The problem
Starting at the line that contains "Turn this picture", reproduce each line exactly up to and including the line that contains "right_corner_width = 83.3". Reproduce nothing else.

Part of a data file
──────

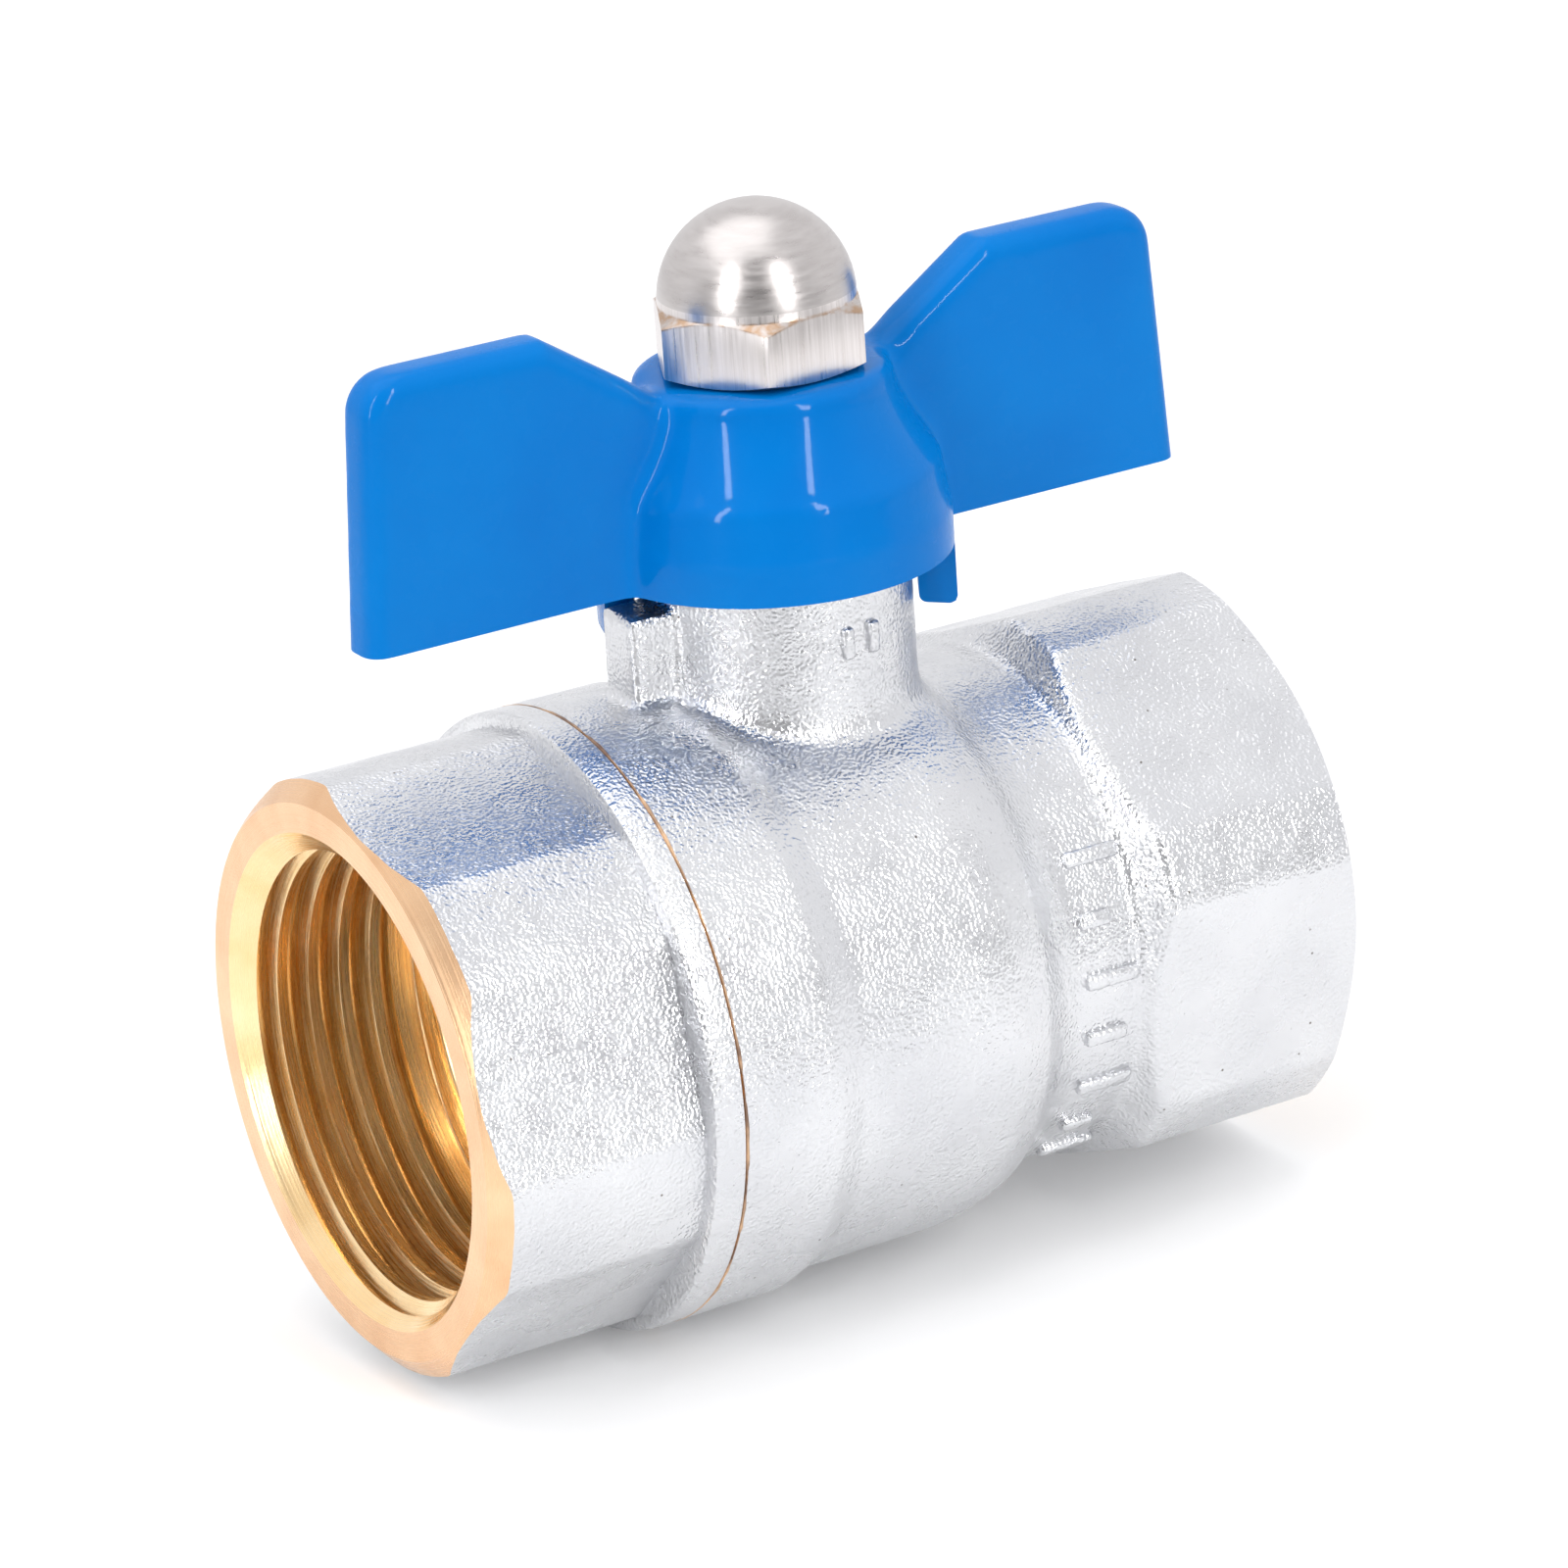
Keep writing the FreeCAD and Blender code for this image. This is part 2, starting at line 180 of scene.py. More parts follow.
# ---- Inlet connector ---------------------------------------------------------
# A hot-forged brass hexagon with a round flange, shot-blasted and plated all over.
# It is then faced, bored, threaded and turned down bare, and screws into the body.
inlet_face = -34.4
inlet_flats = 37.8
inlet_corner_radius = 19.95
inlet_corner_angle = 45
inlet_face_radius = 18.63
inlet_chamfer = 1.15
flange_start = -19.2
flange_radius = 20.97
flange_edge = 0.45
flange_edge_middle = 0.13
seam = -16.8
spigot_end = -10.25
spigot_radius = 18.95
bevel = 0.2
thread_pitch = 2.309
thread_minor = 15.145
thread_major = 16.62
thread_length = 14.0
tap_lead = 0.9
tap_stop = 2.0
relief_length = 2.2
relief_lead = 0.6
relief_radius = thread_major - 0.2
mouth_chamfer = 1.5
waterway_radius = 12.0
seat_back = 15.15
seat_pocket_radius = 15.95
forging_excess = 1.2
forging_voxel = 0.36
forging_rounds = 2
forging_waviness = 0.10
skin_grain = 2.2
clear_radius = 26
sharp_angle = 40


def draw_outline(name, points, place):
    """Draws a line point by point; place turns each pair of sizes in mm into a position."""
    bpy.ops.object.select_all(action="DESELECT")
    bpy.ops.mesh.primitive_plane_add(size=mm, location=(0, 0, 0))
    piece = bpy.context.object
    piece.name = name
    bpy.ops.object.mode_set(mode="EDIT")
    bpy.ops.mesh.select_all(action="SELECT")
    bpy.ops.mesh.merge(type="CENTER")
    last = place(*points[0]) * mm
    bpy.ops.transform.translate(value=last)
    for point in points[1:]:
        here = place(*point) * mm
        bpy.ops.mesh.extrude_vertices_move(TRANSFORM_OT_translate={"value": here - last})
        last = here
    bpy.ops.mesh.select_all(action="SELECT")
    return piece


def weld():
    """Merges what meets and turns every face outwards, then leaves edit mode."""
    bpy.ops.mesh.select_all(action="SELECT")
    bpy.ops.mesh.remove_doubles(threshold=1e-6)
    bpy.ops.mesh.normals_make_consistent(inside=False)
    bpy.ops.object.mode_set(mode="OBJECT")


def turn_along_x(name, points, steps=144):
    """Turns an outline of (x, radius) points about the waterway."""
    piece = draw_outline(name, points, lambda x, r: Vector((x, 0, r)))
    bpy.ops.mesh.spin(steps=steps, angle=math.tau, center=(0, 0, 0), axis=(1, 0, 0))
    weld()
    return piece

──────

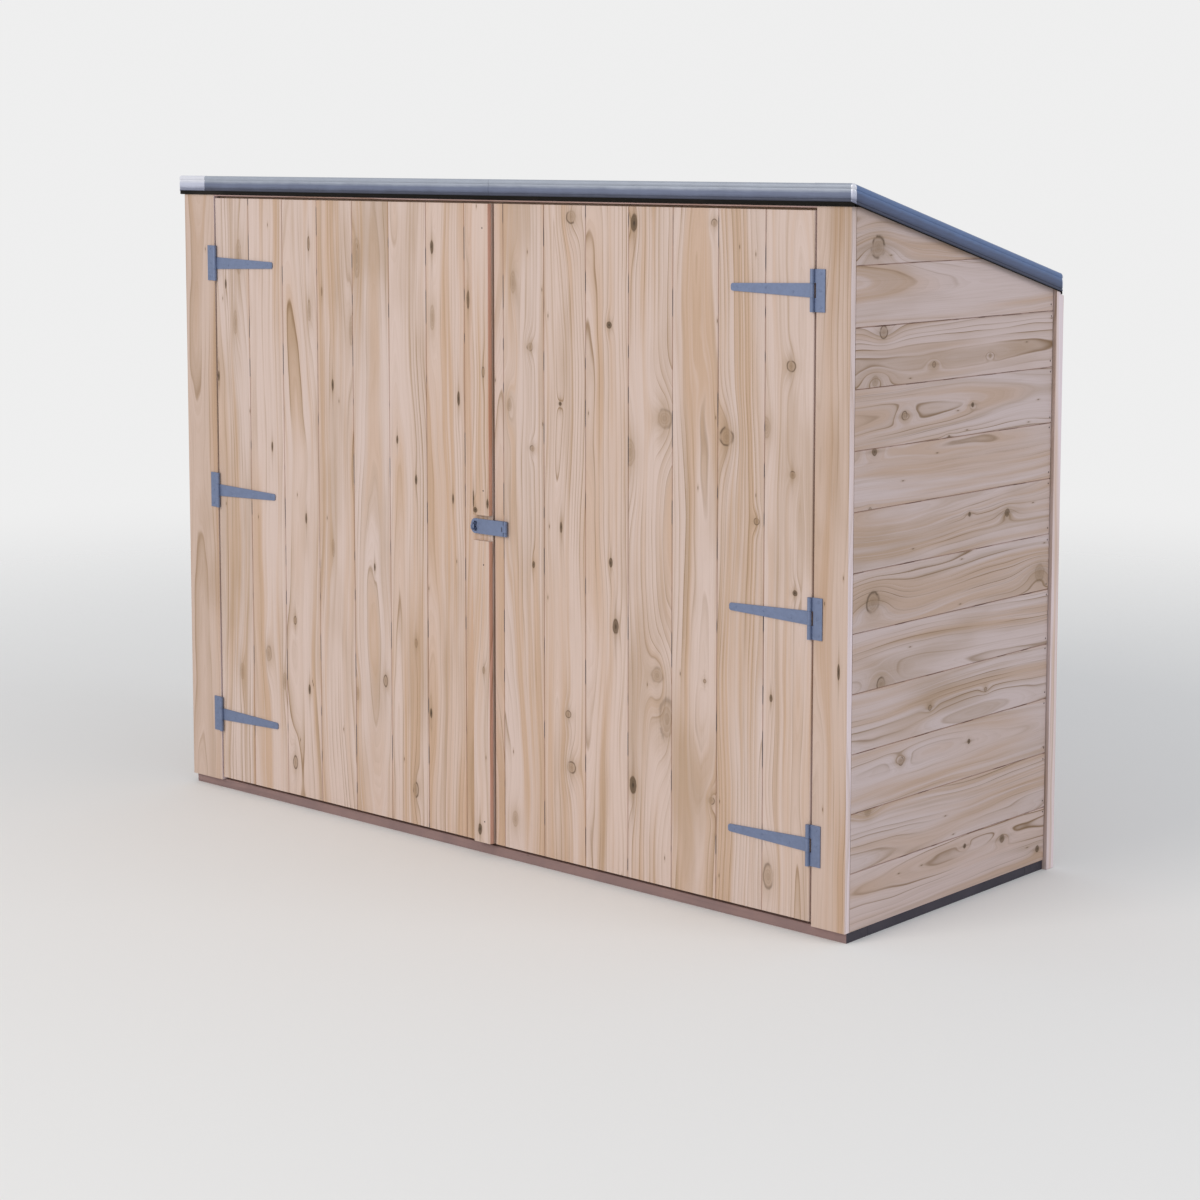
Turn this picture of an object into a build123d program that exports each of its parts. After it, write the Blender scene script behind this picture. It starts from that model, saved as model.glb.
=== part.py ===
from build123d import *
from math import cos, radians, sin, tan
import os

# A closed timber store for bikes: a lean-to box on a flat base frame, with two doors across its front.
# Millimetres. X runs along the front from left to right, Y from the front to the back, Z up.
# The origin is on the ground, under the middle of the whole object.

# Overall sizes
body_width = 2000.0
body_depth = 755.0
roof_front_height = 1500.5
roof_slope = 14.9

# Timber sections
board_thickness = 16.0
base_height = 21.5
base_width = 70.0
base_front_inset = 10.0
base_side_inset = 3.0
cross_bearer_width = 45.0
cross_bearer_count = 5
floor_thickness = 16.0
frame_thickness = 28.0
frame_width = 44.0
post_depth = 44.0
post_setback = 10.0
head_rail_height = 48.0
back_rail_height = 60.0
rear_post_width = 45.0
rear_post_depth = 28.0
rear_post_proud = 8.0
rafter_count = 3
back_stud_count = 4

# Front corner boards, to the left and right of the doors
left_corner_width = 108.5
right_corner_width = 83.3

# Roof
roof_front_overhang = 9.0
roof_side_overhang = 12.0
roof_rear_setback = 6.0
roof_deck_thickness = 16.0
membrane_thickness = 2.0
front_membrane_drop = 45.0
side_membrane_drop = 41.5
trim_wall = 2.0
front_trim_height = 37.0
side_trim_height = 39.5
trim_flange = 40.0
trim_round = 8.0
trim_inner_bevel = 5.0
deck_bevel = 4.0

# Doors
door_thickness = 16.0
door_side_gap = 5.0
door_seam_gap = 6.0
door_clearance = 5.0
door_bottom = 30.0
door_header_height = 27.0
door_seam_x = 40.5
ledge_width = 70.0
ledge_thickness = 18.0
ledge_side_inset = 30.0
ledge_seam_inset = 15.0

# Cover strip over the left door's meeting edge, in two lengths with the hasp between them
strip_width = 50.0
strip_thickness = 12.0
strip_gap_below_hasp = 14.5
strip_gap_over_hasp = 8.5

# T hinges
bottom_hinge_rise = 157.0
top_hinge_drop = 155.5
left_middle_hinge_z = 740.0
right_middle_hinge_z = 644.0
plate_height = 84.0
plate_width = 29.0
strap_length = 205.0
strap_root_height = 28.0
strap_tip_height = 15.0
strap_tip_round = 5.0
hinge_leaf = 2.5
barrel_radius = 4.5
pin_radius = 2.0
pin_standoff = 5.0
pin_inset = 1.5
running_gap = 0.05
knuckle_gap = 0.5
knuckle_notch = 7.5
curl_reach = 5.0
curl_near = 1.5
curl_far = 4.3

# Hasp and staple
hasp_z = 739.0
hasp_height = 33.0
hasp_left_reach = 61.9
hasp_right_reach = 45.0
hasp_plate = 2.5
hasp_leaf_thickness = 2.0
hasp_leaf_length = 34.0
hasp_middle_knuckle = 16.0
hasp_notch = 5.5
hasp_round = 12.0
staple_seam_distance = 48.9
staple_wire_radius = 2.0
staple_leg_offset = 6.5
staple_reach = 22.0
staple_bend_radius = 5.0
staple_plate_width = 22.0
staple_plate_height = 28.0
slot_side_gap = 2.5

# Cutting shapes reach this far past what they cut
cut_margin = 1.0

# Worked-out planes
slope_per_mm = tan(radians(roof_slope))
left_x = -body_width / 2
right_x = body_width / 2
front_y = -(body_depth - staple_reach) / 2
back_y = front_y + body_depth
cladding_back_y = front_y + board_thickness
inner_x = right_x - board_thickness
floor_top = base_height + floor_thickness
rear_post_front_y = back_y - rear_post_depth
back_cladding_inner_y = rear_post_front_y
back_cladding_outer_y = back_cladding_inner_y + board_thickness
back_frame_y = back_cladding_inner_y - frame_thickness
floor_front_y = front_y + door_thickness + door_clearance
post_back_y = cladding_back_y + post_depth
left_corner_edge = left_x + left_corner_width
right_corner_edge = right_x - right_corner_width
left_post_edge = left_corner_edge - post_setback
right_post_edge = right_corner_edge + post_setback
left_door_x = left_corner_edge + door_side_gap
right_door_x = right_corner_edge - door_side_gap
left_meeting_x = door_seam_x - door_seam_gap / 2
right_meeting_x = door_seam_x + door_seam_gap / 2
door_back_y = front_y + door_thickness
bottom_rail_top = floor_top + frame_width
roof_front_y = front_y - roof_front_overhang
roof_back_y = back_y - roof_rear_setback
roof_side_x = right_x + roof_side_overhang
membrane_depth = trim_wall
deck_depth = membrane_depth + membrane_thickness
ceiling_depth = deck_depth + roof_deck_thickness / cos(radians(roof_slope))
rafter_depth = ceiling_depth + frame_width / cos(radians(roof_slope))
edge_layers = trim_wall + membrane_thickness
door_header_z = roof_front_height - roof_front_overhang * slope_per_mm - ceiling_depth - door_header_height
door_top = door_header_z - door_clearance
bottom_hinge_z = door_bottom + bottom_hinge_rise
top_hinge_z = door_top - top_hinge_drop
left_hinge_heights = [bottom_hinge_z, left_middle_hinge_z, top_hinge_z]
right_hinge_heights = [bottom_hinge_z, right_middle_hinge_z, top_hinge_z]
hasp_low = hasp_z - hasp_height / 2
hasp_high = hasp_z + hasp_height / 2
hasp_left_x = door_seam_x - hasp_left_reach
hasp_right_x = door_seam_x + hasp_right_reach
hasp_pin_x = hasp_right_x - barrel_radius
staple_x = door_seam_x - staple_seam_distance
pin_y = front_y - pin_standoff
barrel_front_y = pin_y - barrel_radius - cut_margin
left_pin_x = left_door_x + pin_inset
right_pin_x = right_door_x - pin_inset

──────

Response below
Turn this picture of an object into a build123d program that exports each of its parts. After it, write the Blender scene script behind this picture. It starts from that model, saved as model.glb.
=== part.py ===
from build123d import *
from math import cos, radians, sin, tan
import os

# A closed timber store for bikes: a lean-to box on a flat base frame, with two doors across its front.
# Millimetres. X runs along the front from left to right, Y from the front to the back, Z up.
# The origin is on the ground, under the middle of the whole object.

# Overall sizes
body_width = 2000.0
body_depth = 755.0
roof_front_height = 1500.5
roof_slope = 14.9

# Timber sections
board_thickness = 16.0
base_height = 21.5
base_width = 70.0
base_front_inset = 10.0
base_side_inset = 3.0
cross_bearer_width = 45.0
cross_bearer_count = 5
floor_thickness = 16.0
frame_thickness = 28.0
frame_width = 44.0
post_depth = 44.0
post_setback = 10.0
head_rail_height = 48.0
back_rail_height = 60.0
rear_post_width = 45.0
rear_post_depth = 28.0
rear_post_proud = 8.0
rafter_count = 3
back_stud_count = 4

# Front corner boards, to the left and right of the doors
left_corner_width = 108.5
right_corner_width = 83.3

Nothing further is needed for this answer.